This talk was organised by Edinburgh Chamber of Commerce in conjunction with Glasgow Chamber of Commerce and delivered by the Director of Regional Sales of DHL David Nixon. I thank all the parties involved, especially David for his brilliant insight into the world of online trade. It was a memorable and highly productive morning.
Although I attended this event as a business owner rather than as a linguist, I could not resist sharing my reflections here, at “Translator’s Corner”. If for no other reason — simply because good quality translation is fundamental to global success of e-commerce.
With so many angles and nuances covered during the talk, the issue of translation cropped up very briefly and, like many times before, I saw it humbly submerging to the ocean bed of the diversity of questions that seemed more significant.
However, I am a linguist, I am a translator — and here I will attempt to bring it back in the hope to give it the place it deserves.
So, what is translation in the world of global commerce? Which place should it occupy? Should it be an auxiliary tool? Would machine translation do the job?
Dale Carnegie once said: “There are four ways, and only four ways, in which we have contact with the world. We are evaluated and classified by these four contacts: what we do, how we look, what we say, and how we say it.”
In the context of e-commerce this could be translated into: what we sell, how our product/ website looks, what message carries our website, promotional material and even day-to-day business correspondence and, most importantly, how that message is delivered and perceived, what is the tone, the style, i.e. what is the impact on the reader.
Translating websites nowadays is frequently referred to as “localization”. “Do you do localization?” — I am often asked by my prospective clients. In most cases, however, the meaning of the word “localization” is used as a synonym to website translation.
As a translator I can quite confidently say that there is a degree of localization in every text that I translate. Localizing (or domesticating, as referred to by Professor Lawrence Venuti) is a highly complex process and includes volumes of knowledge and expertise. These comprise in-depth knowledge of the target market, culture, target-readership specific linguistic nuances — to name just few.
Communication is a key to success. How many people would disagree with this statement? We spend ages and employ entire marketing departments to find the right tone and message that would appeal to our clients. Yet when it comes to translating those we feel that machine translation via search engine tools would do the job. We use robots to translate corporate correspondence and then we are surprised why relationships with our corporate partners / customers / suppliers do not realise the potential we hoped for.
I wonder if there are statistical data to draw a correlation between the quality of translation and the success of cross-cultural trade. Here I used “cultural” intentionally: because we do not translate words – we translate culture. When we communicate in our native language we interweave the entire knowledge of our culture into every chat, no matter how casual it may be. We do it subconsciously, but it is that element that builds bridges between us and allows us to form business and personal relationships.
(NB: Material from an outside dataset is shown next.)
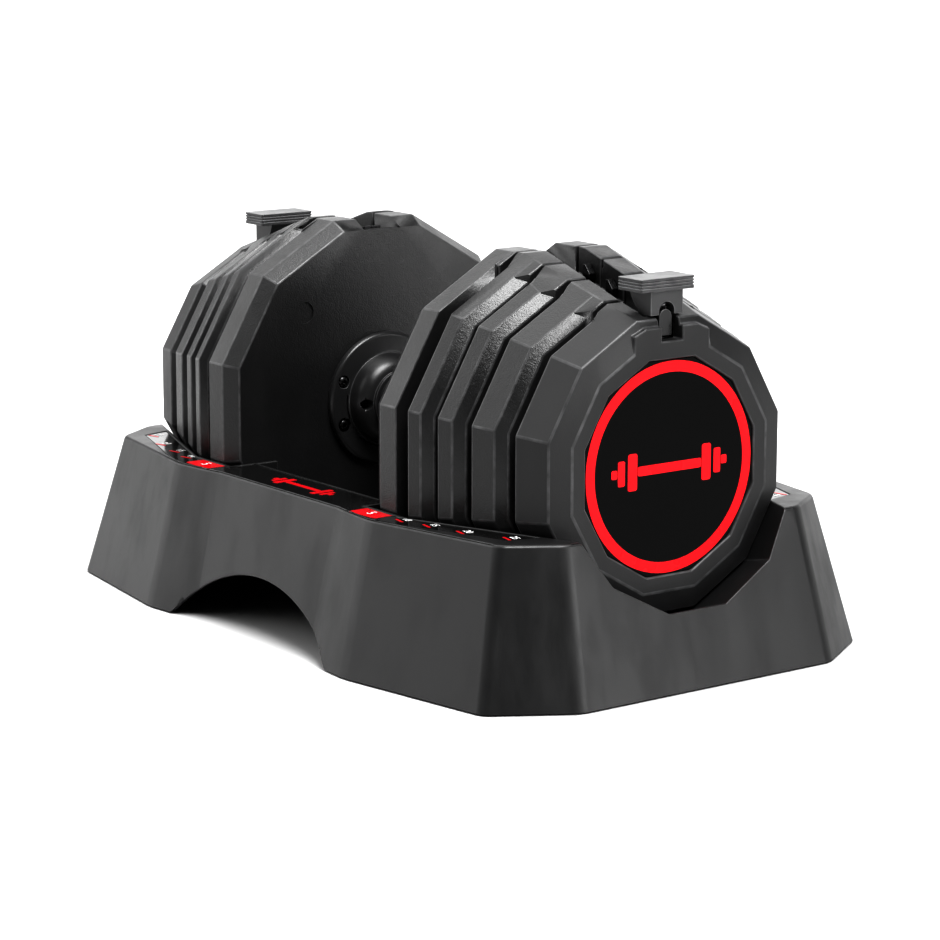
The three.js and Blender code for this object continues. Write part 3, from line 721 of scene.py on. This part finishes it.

To produce the same “rapport” across cultures is a sensitive and a delicate matter. How do you deliver your message in the right tone and not miss anything that is between the lines? How do you bring your culture to your target reader?
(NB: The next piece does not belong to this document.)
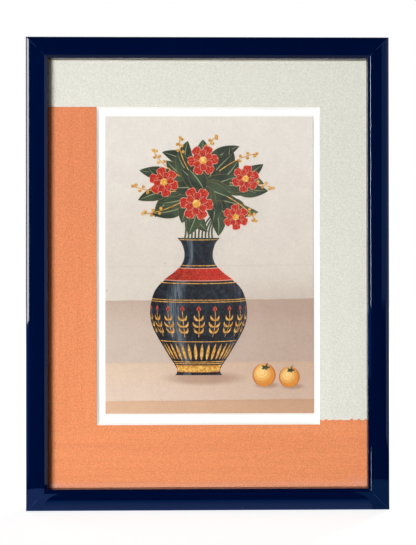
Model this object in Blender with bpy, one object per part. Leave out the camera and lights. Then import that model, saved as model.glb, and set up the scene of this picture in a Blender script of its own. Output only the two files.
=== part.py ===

This is the job of the translator — of that “boring bookworm” who sits all days with dictionaries (paper and online), surfing over the Internet, ploughing through books, newspaper articles (tabloids and broadsheets alike) to access and assess the most recent linguistic trends and developments. A linguist, who can upon your request “re-tailor” your source text and make it irresistible to your target audience — whether these are teenagers or middle-class housewives, professionals or amateurs, football fans or animal lovers.
Meticulously and artfully that translator pulls apart your source text analysing every element of it beyond what you can ever imagine (including your slips and errors). Then a target text is born — it emerges from the depth of the richness of the target language and culture, containing only what seems just right to impress, compel and mesmerise your target reader.
Communication is a key to success. The translator is a key to cross-cultural communication. Therefore at the heart of your prosperous and far-reaching global e-commerce — is a humble translator, who is that ship that will sail across the ocean of questions and issues to deliver what you want to say to your customers across the Globe!
If you are embracing a journey to global e-commerce — do it in the company of a good translator!